# YOUR TASK
Write the material out again, line by line, exactly as it is.

# DATASET SECTION
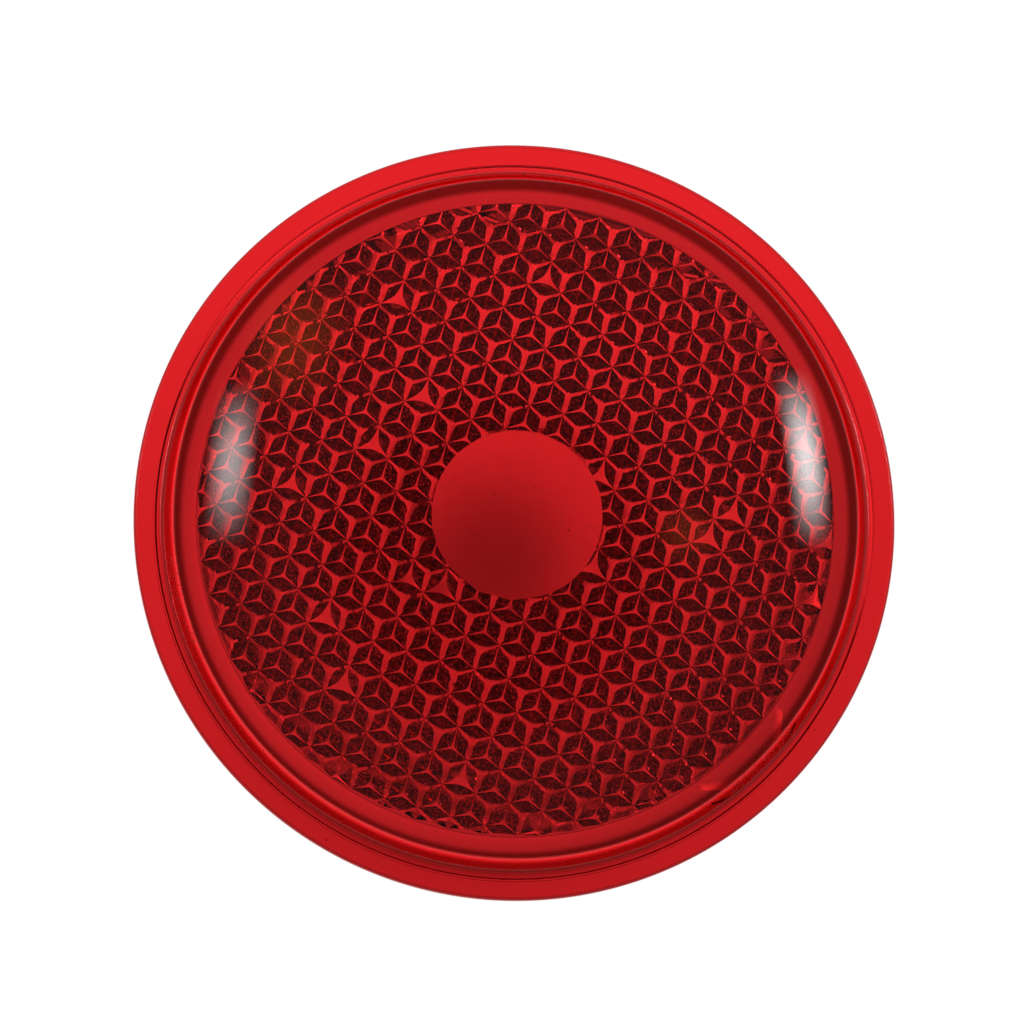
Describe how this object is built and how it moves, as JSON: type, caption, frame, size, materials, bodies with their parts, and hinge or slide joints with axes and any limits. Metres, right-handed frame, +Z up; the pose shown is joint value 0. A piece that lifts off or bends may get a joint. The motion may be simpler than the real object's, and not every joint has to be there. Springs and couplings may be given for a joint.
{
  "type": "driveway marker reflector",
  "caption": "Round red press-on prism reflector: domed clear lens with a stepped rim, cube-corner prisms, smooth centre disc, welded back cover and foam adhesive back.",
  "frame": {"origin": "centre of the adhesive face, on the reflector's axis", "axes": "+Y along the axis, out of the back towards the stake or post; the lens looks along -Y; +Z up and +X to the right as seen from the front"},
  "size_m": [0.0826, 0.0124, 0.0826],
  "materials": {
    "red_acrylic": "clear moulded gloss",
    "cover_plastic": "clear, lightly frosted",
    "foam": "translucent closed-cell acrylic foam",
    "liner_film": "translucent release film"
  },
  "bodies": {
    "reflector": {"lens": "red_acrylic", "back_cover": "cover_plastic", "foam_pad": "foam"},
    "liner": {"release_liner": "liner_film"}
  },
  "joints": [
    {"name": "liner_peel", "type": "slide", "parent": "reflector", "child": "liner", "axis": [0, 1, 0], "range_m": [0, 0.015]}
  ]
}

# REPLY TO THE EXERCISE
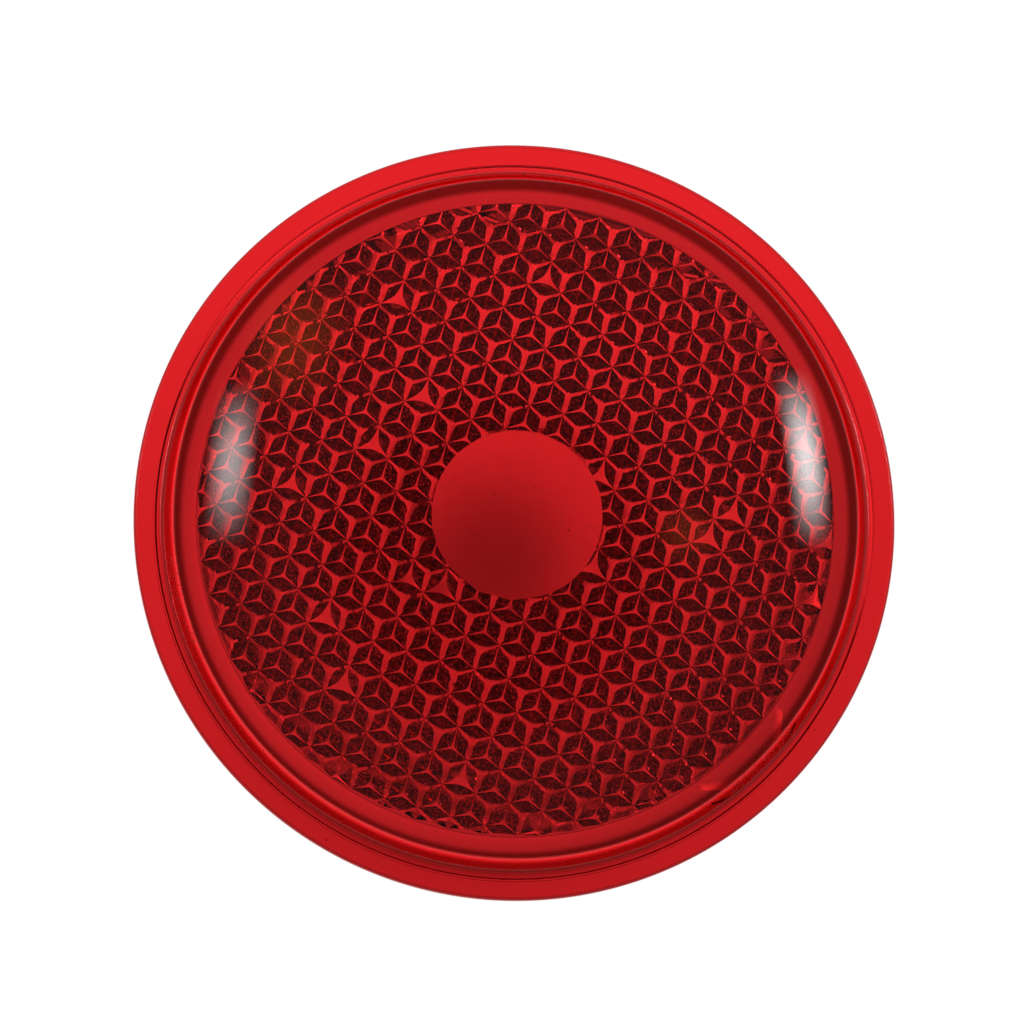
Describe how this object is built and how it moves, as JSON: type, caption, frame, size, materials, bodies with their parts, and hinge or slide joints with axes and any limits. Metres, right-handed frame, +Z up; the pose shown is joint value 0. A piece that lifts off or bends may get a joint. The motion may be simpler than the real object's, and not every joint has to be there. Springs and couplings may be given for a joint.
{
  "type": "driveway marker reflector",
  "caption": "Round red press-on prism reflector: domed clear lens with a stepped rim, cube-corner prisms, smooth centre disc, welded back cover and foam adhesive back.",
  "frame": {"origin": "centre of the adhesive face, on the reflector's axis", "axes": "+Y along the axis, out of the back towards the stake or post; the lens looks along -Y; +Z up and +X to the right as seen from the front"},
  "size_m": [0.0826, 0.0124, 0.0826],
  "materials": {
    "red_acrylic": "clear moulded gloss",
    "cover_plastic": "clear, lightly frosted",
    "foam": "translucent closed-cell acrylic foam",
    "liner_film": "translucent release film"
  },
  "bodies": {
    "reflector": {"lens": "red_acrylic", "back_cover": "cover_plastic", "foam_pad": "foam"},
    "liner": {"release_liner": "liner_film"}
  },
  "joints": [
    {"name": "liner_peel", "type": "slide", "parent": "reflector", "child": "liner", "axis": [0, 1, 0], "range_m": [0, 0.015]}
  ]
}